- [Task description]: Find "obj.data.transform(world)" in the data below; transcribe the line it appears on and each line after it, exactly, to the end, and nothing else.
[Material start]
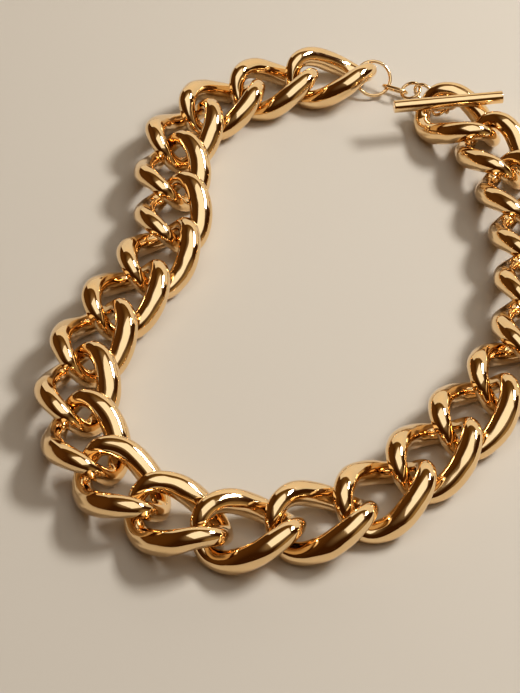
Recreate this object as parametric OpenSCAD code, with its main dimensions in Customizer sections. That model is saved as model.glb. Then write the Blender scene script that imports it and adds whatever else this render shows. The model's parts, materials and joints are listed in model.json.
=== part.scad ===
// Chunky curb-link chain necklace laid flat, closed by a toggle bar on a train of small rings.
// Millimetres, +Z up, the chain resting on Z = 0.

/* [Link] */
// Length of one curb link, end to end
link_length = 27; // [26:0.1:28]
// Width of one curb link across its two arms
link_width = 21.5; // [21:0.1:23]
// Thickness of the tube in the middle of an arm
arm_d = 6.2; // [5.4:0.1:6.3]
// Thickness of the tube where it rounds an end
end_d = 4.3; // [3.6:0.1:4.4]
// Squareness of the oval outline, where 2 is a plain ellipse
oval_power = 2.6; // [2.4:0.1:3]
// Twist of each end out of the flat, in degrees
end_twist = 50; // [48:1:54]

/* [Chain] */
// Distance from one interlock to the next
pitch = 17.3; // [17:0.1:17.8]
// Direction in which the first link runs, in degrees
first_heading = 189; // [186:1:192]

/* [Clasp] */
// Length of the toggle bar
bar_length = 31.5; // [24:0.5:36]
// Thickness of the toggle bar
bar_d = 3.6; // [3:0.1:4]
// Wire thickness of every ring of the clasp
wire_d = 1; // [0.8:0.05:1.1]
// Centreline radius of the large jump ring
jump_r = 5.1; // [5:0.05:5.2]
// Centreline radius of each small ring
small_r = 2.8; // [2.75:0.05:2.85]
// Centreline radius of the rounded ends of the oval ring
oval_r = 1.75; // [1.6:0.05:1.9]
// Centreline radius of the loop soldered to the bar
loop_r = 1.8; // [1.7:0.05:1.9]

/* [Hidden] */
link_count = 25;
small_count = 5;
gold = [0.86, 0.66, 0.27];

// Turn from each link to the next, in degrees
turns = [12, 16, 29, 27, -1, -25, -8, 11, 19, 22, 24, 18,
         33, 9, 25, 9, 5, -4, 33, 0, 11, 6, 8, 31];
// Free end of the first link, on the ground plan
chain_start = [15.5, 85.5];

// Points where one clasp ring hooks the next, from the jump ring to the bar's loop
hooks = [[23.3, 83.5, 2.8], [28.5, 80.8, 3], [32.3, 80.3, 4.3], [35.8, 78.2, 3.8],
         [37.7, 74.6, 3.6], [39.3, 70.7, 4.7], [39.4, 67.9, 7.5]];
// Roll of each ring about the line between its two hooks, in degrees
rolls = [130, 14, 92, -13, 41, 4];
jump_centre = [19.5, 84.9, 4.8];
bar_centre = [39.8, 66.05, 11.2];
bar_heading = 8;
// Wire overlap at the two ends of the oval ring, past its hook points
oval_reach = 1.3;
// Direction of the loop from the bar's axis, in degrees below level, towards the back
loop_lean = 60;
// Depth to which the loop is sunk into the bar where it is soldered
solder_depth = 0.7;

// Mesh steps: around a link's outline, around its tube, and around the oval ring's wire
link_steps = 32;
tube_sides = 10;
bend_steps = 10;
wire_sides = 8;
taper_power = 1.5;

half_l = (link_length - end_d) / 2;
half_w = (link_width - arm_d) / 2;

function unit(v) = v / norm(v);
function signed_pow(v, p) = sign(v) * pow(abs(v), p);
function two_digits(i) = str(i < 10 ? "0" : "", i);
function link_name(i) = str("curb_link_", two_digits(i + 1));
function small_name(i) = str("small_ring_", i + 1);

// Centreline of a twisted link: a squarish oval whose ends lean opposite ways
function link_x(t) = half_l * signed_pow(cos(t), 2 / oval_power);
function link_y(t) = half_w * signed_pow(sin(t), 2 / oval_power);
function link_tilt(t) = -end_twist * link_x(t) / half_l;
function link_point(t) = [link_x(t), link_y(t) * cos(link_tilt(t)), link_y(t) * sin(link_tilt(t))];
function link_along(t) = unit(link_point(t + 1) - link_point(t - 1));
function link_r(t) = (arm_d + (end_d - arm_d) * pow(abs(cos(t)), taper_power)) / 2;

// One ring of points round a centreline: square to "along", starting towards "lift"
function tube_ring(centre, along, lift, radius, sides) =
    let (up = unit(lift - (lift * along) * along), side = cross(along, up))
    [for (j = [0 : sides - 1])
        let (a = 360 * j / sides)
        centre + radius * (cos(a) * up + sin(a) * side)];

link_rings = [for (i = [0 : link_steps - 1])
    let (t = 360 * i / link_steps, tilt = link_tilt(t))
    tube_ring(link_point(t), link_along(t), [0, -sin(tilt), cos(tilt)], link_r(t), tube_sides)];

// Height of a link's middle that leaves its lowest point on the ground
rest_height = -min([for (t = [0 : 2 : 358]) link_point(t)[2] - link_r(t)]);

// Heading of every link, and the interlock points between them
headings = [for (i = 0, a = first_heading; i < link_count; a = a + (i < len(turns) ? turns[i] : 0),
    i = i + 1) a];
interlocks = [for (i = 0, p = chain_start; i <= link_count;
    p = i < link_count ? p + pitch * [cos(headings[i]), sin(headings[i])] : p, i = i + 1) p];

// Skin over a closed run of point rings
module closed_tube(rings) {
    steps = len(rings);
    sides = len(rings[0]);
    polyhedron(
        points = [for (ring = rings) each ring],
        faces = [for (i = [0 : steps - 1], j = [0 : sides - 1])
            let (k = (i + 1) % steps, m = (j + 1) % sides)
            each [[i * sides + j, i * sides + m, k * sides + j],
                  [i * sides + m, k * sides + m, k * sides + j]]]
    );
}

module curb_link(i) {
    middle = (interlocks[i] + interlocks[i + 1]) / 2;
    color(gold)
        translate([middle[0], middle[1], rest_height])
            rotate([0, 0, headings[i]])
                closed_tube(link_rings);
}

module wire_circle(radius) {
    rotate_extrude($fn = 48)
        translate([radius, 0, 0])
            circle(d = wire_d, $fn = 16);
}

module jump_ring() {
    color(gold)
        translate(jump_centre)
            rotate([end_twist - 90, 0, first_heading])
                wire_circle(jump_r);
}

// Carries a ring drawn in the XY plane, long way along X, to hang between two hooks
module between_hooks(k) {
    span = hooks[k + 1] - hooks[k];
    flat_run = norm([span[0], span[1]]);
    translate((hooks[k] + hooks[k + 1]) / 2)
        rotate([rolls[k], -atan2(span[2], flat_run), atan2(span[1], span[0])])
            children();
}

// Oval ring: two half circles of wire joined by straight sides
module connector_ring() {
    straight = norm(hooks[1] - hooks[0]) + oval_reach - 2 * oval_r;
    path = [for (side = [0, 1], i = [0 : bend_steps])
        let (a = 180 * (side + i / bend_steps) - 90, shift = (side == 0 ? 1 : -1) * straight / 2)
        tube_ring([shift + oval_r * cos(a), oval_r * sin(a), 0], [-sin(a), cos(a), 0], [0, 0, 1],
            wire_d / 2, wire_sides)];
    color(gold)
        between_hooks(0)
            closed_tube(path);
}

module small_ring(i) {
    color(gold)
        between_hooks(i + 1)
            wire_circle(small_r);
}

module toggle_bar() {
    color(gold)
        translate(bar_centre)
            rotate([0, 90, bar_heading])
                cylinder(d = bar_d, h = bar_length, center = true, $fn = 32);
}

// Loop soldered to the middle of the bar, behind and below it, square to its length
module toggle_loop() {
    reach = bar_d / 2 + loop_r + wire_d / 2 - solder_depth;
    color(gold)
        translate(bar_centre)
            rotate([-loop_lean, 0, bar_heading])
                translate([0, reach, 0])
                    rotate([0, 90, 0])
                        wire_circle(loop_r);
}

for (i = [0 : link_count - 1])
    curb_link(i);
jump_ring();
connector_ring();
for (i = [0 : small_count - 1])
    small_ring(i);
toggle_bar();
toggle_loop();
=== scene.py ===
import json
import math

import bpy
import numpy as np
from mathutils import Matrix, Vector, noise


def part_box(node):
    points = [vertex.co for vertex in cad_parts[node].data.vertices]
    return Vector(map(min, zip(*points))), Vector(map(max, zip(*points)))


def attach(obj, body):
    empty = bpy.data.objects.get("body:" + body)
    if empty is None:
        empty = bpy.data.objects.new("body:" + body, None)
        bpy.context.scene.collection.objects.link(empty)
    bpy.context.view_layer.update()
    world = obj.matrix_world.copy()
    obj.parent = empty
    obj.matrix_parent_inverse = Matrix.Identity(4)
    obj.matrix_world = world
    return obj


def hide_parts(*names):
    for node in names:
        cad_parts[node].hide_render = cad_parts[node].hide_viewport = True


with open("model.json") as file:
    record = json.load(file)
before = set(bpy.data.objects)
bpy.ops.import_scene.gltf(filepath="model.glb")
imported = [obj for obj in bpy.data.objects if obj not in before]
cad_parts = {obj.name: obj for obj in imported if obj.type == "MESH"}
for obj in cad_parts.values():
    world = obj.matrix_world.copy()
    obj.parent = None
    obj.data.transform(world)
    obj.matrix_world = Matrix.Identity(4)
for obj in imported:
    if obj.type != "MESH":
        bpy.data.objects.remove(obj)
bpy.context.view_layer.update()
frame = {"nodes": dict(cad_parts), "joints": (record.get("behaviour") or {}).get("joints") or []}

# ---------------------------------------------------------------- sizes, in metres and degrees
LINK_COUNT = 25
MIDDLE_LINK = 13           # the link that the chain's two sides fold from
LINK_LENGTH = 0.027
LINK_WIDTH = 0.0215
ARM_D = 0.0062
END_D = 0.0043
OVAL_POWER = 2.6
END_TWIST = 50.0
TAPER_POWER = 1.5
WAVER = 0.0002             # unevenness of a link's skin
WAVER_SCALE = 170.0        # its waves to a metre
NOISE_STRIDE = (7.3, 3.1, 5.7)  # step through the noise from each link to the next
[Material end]
- [Answer to this exercise]:
    obj.data.transform(world)
    obj.matrix_world = Matrix.Identity(4)
for obj in imported:
    if obj.type != "MESH":
        bpy.data.objects.remove(obj)
bpy.context.view_layer.update()
frame = {"nodes": dict(cad_parts), "joints": (record.get("behaviour") or {}).get("joints") or []}

# ---------------------------------------------------------------- sizes, in metres and degrees
LINK_COUNT = 25
MIDDLE_LINK = 13           # the link that the chain's two sides fold from
LINK_LENGTH = 0.027
LINK_WIDTH = 0.0215
ARM_D = 0.0062
END_D = 0.0043
OVAL_POWER = 2.6
END_TWIST = 50.0
TAPER_POWER = 1.5
WAVER = 0.0002             # unevenness of a link's skin
WAVER_SCALE = 170.0        # its waves to a metre
NOISE_STRIDE = (7.3, 3.1, 5.7)  # step through the noise from each link to the next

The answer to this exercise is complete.